▶

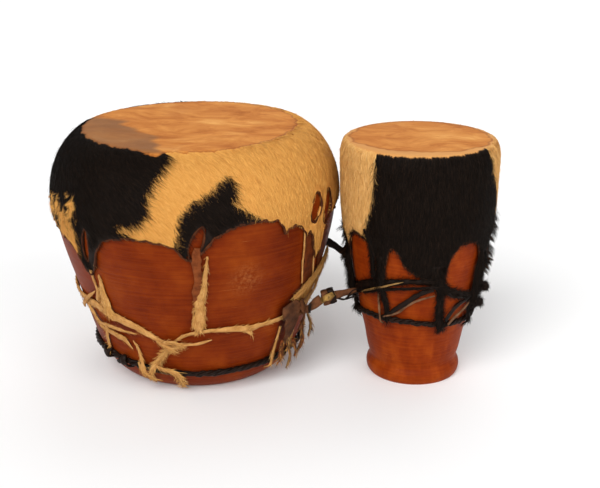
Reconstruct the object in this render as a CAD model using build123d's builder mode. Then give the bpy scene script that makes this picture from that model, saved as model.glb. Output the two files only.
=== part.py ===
from build123d import *
from math import cos, radians, sin
import os

# A pair of clay bongo drums with laced, hair-on cowhide heads, tied side by side.
# Millimetres and degrees. +X runs from the big drum to the small one, +Z is up, and the drums are struck from -Y.
# The origin is on the floor, under the middle of the whole model's box.
# Azimuths on a drum are measured about its own axis: 0 faces -Y, and 90 faces +X.

os.makedirs("parts", exist_ok=True)

# Driving dimensions
axis_spacing = 201.5  # between the two drums' axes
clay_gap = 0.3  # clearance between the clay and whatever lies on it
hide_thick = 2.2
lace_outer = 3.2  # outer face of the laces, above the clay
thong_outer = 3.9
overlay_inner = 4.2  # pieces that lie over the laces start here
part_gap = 0.5  # clearance between the ends of neighbouring laces

# Outside of each clay shell, as radius and height, from the foot to the top of the rim
big_outline = [
    (71.5, 0),
    (83.5, 9.5),
    (91.5, 23),
    (105, 65),
    (118.2, 110),
    (126.2, 148),
    (125.6, 180),
    (115, 205.5),
    (97, 221.5),
]
small_outline = [
    (40.6, 0),
    (42.6, 5.5),
    (41.9, 10.5),
    (39.8, 14.5),
    (40.7, 20),
    (44.4, 38),
    (48.5, 56),
    (56.4, 91),
    (62.4, 130),
    (66.2, 168),
    (66.6, 192),
    (66.4, 209.2),
    (63.6, 217.5),
]
big_wall = 8.0
small_wall = 6.5

# Tongues of the hides: first azimuth, the height of each tip, and the top of the arch after each tongue
big_tongue_start = -92.4
big_tongue_tips = [122, 115, 140, 128, 122, 128, 120]
big_arch_tops = [158, 158, 168, 160, 163, 157, 162]
small_tongue_start = -69.5
small_tongue_tips = [112, 114, 112, 110, 114, 110, 113, 111]
small_arch_tops = [141, 139, 139, 142, 138, 141, 139, 140]
big_slit = (8.5, 34)
small_slit = (5, 22)

# Laces, as azimuth and height of the points they pass
big_lace_route = [
    (-92, 84),
    (-39.5, 95),
    (-27.5, 78),
    (-1.5, 57),
    (14.5, 67),
    (49.5, 69),
    (64.5, 72),
    (113, 74),
    (165, 66),
    (216, 78),
    (268, 84),
]
small_lace_route = [
    (-69.5, 84),
    (-24.5, 102),
    (20.5, 104),
    (65.5, 84),
    (110.5, 96),
    (155.5, 88),
    (200.5, 98),
    (245.5, 86),
    (290.5, 84),
]
big_lace_width = 5.5
small_lace_width = 5.0
big_hoop_height = 26
big_hoop_radius = 2.6
small_hoop_height = 64
small_hoop_radius = 2.4

# The tie between the drums, as points from the big drum's axis
tie_start = (103.5, -45.9, 68.5)
knot_centre = (126.6, -35.8, 79.3)
knot_size = (13.5, 12, 15)
tie_end = (147.6, -28.0, 83.5)
rear_tie_start = (115.5, 36.5, 107)
rear_tie_end = (148.8, 34.5, 86)
tie_width = 8.5
tie_thick = 3.0


def place_of(curve, height):
    """The parameter at which the curve reaches a height."""
    low, high = 0.0, 1.0
    for _ in range(40):
        middle = (low + high) / 2
        if (curve @ middle).Y < height:
            low = middle
        else:
            high = middle
    return (low + high) / 2


def radius_of(curve, height):
    """The outside radius of the clay at a height."""
    return (curve @ place_of(curve, height)).X


def widest(curve, steps=400):
    """The largest outside radius of the clay."""
    return max((curve @ (step / steps)).X for step in range(steps + 1))


def layer(curve, gap, low, high, steps=10):
    """Points that stand gap outside the clay, between two heights."""
    first = place_of(curve, low)
    last = place_of(curve, high)
    points = []
    for step in range(steps + 1):
        place = first + (last - first) * step / steps
        along = curve % place
        points.append(curve @ place + Vector(along.Y, -along.X) * gap)
    return points


def upright(x):
    """A vertical plane through a drum's axis, for sections in radius and height."""
    return Plane(origin=(x, 0, 0), x_dir=(1, 0, 0), z_dir=(0, -1, 0))


def facing(x, azimuth):
    """A vertical plane through a drum's axis that faces outward at an azimuth."""
    a = radians(azimuth)
    return Plane(origin=(x, 0, 0), x_dir=(cos(a), sin(a), 0), z_dir=(sin(a), -cos(a), 0))


def drum_axis(x):
    return Axis((x, 0, 0), (0, 0, 1))


def around(x, curve, azimuth, height, gap):
    """The point that stands gap outside a drum's clay at an azimuth and a height."""
    a = radians(azimuth)
    r = radius_of(curve, height) + gap
    return Vector(x + r * sin(a), -r * cos(a), height)


def shell_section(x, curve, wall, foot_inner, wall_low, wall_high, rim_width):
    """Section of a clay shell with an open foot."""
    top = curve @ 1
    with BuildSketch(upright(x)) as section:
        with BuildLine():
            add(curve)
            inner = Spline(*layer(curve, -wall, wall_low, wall_high))
            Polyline(inner @ 0, (foot_inner, 0), curve @ 0)
            Polyline(inner @ 1, (top.X - rim_width, top.Y - rim_width / 3), top)
        make_face()
    return section.sketch


def band_section(x, curve, low, high, inner_gap, outer_gap):
    """Section of a layer that hugs the clay between two heights."""
    inside = layer(curve, inner_gap, low, high)
    outside = layer(curve, outer_gap, low, high)
    with BuildSketch(upright(x)) as section:
        with BuildLine():
            Spline(*inside)
            Spline(*outside)
            Line(inside[0], outside[0])
            Line(inside[-1], outside[-1])
        make_face()
    return section.sketch


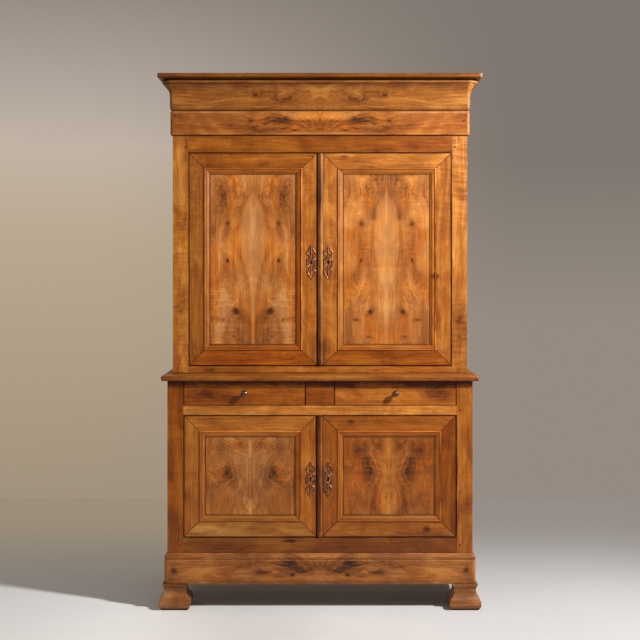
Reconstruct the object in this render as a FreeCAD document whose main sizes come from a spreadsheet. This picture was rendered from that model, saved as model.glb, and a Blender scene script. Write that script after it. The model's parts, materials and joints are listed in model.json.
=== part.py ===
"""A French two-part cupboard: a buffet with two drawers and two doors on an ogee-footed plinth, and a
set-back upper cabinet with two tall doors under a moulded cornice.

Millimetres, +Z up, the front faces -Y.  The origin is on the floor, under the middle of the whole piece.
Sums are written with the bare names of the sizes and levels below; sized() gives each its place in the
document, so that every object stays bound to the sheet.
"""
import FreeCAD, Part
import os
import re

import Sketcher

SIZES = {
    # Carcasses
    "lower_width": 1300,
    "lower_depth": 540,
    "hutch_side_step": 10,
    "hutch_front_step": 95,
    "post_width": 68,
    "post_depth": 45,
    "rail_thickness": 28,
    "side_recess": 2,
    "side_rail_thickness": 28,
    "side_rail_height": 90,
    "side_panel_sink": 8,
    "side_panel_thickness": 12,
    "groove_depth": 8,
    "back_thickness": 12,
    "back_rebate": 15,
    "deck_thickness": 18,
    "shelf_thickness": 20,
    "shelf_set_back": 30,
    "cleat_side": 25,
    # Heights of the buffet, from the floor up
    "foot_height": 107,
    "plinth_height": 129,
    "buffet_bottom_rail_height": 66,
    "lower_opening_height": 521,
    "drawer_rail_height": 42,
    "drawer_opening_height": 105,
    "top_thickness": 22,
    # Heights of the upper cabinet, from the buffet's top up
    "hutch_bottom_rail_height": 32,
    "upper_opening_height": 928,
    "hutch_top_rail_height": 77,
    "frieze_height": 101,
    "cornice_height": 136,
    "cap_thickness": 22,
    # Tenons and pegs
    "tenon_length": 35,
    "tenon_thickness": 10,
    "tenon_shoulder": 8,
    "peg_radius": 4,
    "peg_length": 36,
    "peg_inset": 14,
    "peg_rise": 24,
    "peg_clearance": 0.05,
    # Feet: half widths of the square block at its lip, neck, bulge and base
    "foot_lip_half": 53.5,
    "foot_lip_thickness": 6,
    "foot_lip_reach": 20,
    "foot_neck_half": 46,
    "foot_bulge_half": 66,
    "foot_base_half": 54,
    # Plinth, buffet top, frieze and cornice: how far each member stands out from the carcass
    "plinth_reach": 12,
    "plinth_quirk": 2,
    "plinth_slope_height": 24,
    "plinth_top_reach": 2,
    "top_overhang": 25,
    "top_nosing": 7,
    "frieze_reach": 10,
    "frieze_thickness": 30,
    "frieze_fillet": 5,
    "frieze_quirk": 1.5,
    "ogee_foot_reach": 5,
    "ogee_waist_reach": 12,
    "ogee_crown_reach": 34,
    "bead_reach": 46,
    "bead_height": 10,
    "cap_reach": 60,
    "cap_cove_reach": 10,
    "cap_cove_height": 6,
    "cap_corner_radius": 12,
    "cap_arris": 3,
    # Doors
    "door_gap": 3,
    "meeting_gap": 4,
    "upper_meeting_shift": 12,
    "lower_meeting_shift": 14,
    "door_thickness": 26,
    "door_recess": 2.5,
    "frame_width": 63,
    "moulding_width": 28,
    "moulding_proud": 3,
    "panel_sink": 11,
    "panel_thickness": 9,
    "bead_width": 22,
    "bead_proud": 8,
    # Pivots let into the door edges and the rails
    "pivot_inset": 11,
    "pivot_set_back": 6,
    "pivot_radius": 3,
    "pivot_clearance": 0.05,
    "pivot_depth": 8,
    "leaf_length": 52,
    "leaf_width": 16,
    "leaf_thickness": 2.5,
    "leaf_margin": 1,
    "leaf_end_margin": 3,
    # Escutcheons, keyholes and locks
    "escutcheon_height": 150,
    "escutcheon_width": 37,
    "escutcheon_thickness": 3,
    "escutcheon_inset": 24,
    "upper_escutcheon_rise": 451,
    "lower_escutcheon_rise": 248,
    "keyhole_width": 7,
    "keyhole_height": 20,
    "blind_keyhole_depth": 8,
    "lock_length": 70,
    "lock_height": 60,
    "lock_thickness": 14,
    "lock_margin": 2,
    "bolt_length": 56,
    "bolt_height": 14,
    "bolt_thickness": 7,
    "bolt_clearance": 0.4,
    # Drawers
    "divider_width": 122,
    "drawer_gap": 2,
    "drawer_top_gap": 2.5,
    "drawer_run_gap": 0.3,
    "drawer_back_gap": 55.5,
    "drawer_front_thickness": 22,
    "drawer_side_thickness": 12,
    "drawer_side_drop": 12,
    "drawer_bottom_thickness": 8,
    "drawer_bottom_rise": 8,
    "drawer_slot_depth": 5,
    "dovetail_length": 15,
    "dovetail_flare": 3,
    "runner_width": 28,
    "runner_thickness": 20,
    "guide_height": 22,
    "guide_gap": 1,
    # Knobs
    "knob_radius": 13.5,
    "knob_reach": 30,
    "knob_neck_radius": 6,
    "knob_collar_radius": 9,
    "knob_collar_height": 4,
    "knob_stem_radius": 4.5,
    # Overrun of cutting tools past the faces that they cut
    "overrun": 5,
}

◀

◆ Description of the task ◆
The first line of the records and every line down to the line with "small_wall = 6.5" must be quoted exactly; leave out all else.

◆ Task answer ◆
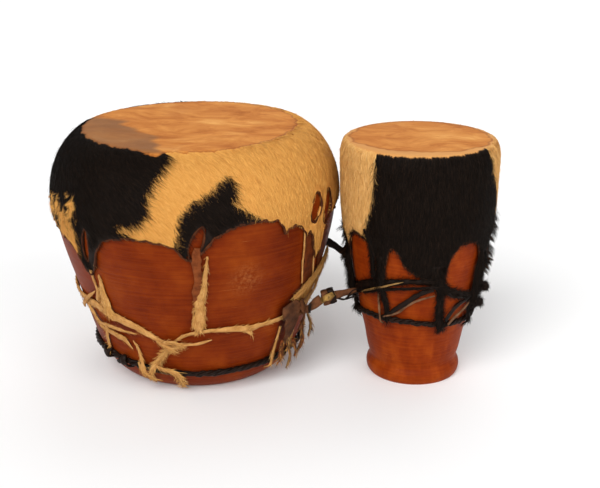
Reconstruct the object in this render as a CAD model using build123d's builder mode. Then give the bpy scene script that makes this picture from that model, saved as model.glb. Output the two files only.
=== part.py ===
from build123d import *
from math import cos, radians, sin
import os

# A pair of clay bongo drums with laced, hair-on cowhide heads, tied side by side.
# Millimetres and degrees. +X runs from the big drum to the small one, +Z is up, and the drums are struck from -Y.
# The origin is on the floor, under the middle of the whole model's box.
# Azimuths on a drum are measured about its own axis: 0 faces -Y, and 90 faces +X.

os.makedirs("parts", exist_ok=True)

# Driving dimensions
axis_spacing = 201.5  # between the two drums' axes
clay_gap = 0.3  # clearance between the clay and whatever lies on it
hide_thick = 2.2
lace_outer = 3.2  # outer face of the laces, above the clay
thong_outer = 3.9
overlay_inner = 4.2  # pieces that lie over the laces start here
part_gap = 0.5  # clearance between the ends of neighbouring laces

# Outside of each clay shell, as radius and height, from the foot to the top of the rim
big_outline = [
    (71.5, 0),
    (83.5, 9.5),
    (91.5, 23),
    (105, 65),
    (118.2, 110),
    (126.2, 148),
    (125.6, 180),
    (115, 205.5),
    (97, 221.5),
]
small_outline = [
    (40.6, 0),
    (42.6, 5.5),
    (41.9, 10.5),
    (39.8, 14.5),
    (40.7, 20),
    (44.4, 38),
    (48.5, 56),
    (56.4, 91),
    (62.4, 130),
    (66.2, 168),
    (66.6, 192),
    (66.4, 209.2),
    (63.6, 217.5),
]
big_wall = 8.0
small_wall = 6.5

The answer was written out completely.